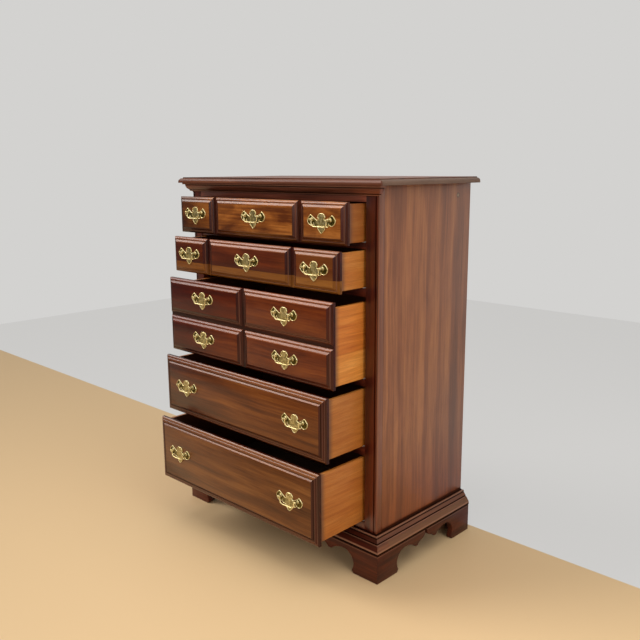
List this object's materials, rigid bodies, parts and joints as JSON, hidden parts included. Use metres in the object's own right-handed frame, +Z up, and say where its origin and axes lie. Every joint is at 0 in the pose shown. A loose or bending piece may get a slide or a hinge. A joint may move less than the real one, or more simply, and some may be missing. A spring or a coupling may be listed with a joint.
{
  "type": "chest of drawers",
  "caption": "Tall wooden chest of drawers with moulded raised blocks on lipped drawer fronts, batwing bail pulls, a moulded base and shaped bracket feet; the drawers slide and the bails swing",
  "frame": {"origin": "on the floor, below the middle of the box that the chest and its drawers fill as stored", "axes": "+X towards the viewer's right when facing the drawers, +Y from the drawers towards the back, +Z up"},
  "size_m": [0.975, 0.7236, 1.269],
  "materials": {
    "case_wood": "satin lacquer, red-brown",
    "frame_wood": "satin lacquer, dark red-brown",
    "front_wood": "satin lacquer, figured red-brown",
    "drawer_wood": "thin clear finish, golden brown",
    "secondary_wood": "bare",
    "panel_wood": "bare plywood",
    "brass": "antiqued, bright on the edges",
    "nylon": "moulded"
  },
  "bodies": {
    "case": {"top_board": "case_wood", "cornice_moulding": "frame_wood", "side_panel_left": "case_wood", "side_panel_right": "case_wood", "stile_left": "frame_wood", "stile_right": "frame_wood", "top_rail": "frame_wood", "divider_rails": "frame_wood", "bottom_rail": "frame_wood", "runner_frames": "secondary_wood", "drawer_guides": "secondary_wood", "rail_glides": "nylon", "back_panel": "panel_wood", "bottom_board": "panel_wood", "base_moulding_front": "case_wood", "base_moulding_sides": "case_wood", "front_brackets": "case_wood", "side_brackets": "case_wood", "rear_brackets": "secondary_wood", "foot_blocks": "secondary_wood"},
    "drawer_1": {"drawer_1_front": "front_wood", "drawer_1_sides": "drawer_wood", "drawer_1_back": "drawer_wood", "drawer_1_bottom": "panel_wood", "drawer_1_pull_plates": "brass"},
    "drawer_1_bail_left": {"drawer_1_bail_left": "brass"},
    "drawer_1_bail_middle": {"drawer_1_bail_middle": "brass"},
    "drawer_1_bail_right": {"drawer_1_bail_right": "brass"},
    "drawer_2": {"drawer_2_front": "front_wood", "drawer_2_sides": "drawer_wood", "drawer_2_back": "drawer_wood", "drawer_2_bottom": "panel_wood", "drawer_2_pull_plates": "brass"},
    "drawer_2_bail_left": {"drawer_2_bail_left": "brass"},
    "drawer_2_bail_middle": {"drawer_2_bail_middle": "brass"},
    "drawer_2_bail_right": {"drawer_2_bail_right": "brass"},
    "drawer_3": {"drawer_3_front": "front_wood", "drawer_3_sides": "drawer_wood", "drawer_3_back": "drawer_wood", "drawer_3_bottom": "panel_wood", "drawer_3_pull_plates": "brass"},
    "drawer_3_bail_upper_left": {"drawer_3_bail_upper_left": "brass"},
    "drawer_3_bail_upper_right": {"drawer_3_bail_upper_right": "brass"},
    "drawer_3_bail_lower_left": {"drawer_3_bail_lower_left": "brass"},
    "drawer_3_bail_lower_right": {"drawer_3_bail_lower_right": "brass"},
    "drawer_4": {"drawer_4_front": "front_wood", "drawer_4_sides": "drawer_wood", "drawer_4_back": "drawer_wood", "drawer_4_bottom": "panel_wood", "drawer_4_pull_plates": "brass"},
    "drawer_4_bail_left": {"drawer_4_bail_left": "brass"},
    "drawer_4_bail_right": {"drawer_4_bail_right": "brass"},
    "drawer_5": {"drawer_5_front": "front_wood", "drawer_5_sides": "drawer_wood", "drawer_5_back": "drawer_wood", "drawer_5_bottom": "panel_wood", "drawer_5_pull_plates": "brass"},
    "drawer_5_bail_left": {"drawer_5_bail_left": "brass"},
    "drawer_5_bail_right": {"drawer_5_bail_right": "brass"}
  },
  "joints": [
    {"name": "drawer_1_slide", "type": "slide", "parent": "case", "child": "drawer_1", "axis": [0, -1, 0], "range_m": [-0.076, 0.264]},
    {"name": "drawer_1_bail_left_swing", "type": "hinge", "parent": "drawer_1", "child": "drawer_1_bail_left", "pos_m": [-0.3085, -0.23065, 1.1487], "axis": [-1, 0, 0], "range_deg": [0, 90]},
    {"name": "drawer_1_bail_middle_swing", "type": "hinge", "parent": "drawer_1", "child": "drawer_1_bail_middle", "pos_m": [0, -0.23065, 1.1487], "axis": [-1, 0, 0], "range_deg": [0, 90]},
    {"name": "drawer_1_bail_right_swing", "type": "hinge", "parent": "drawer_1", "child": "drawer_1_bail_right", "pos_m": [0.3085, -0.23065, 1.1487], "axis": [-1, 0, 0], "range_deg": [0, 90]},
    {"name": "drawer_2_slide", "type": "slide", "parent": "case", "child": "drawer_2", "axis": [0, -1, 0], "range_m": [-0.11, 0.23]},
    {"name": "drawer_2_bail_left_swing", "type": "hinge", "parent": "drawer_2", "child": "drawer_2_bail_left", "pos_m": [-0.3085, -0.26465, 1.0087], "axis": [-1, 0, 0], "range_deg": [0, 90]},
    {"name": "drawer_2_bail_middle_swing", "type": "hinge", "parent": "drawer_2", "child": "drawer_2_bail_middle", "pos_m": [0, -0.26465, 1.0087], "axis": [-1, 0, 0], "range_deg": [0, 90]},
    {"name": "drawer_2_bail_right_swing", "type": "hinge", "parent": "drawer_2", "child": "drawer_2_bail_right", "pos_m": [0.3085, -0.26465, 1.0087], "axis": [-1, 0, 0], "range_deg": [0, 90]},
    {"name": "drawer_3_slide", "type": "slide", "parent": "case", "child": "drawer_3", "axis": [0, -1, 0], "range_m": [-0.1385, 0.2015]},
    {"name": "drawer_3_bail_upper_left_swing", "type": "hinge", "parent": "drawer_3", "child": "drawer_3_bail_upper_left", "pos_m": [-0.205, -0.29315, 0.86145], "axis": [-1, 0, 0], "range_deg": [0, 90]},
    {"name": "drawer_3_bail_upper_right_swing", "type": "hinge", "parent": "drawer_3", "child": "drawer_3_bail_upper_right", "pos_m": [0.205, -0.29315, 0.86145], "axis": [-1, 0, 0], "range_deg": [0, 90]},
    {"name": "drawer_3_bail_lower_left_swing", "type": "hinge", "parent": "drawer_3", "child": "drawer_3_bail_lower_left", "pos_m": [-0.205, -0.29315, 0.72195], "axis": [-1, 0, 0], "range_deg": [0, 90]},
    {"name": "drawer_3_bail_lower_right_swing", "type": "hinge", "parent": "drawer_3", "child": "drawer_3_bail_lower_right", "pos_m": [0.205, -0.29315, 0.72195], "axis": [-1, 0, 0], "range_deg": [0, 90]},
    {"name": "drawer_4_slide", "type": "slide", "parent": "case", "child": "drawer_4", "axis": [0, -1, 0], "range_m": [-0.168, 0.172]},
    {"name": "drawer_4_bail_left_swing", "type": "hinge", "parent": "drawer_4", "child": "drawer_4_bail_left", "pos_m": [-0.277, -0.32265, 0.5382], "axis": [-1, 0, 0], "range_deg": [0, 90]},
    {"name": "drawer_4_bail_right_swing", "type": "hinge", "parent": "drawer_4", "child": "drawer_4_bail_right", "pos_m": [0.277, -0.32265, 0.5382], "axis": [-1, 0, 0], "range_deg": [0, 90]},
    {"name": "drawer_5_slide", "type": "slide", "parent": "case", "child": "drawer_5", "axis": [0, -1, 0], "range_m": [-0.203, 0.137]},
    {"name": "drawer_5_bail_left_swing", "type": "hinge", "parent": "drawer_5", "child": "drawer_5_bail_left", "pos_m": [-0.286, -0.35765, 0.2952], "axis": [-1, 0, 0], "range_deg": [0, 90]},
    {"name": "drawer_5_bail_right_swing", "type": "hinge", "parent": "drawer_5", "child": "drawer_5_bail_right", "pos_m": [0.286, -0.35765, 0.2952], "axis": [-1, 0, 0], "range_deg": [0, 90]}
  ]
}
▬▬▬▬▬▬▬▬▬▬
Scan the material and collect every line that contains "materials".

• Written reply:
List this object's materials, rigid bodies, parts and joints as JSON, hidden parts included. Use metres in the object's own right-handed frame, +Z up, and say where its origin and axes lie. Every joint is at 0 in the pose shown. A loose or bending piece may get a slide or a hinge. A joint may move less than the real one, or more simply, and some may be missing. A spring or a coupling may be listed with a joint.
  "materials": {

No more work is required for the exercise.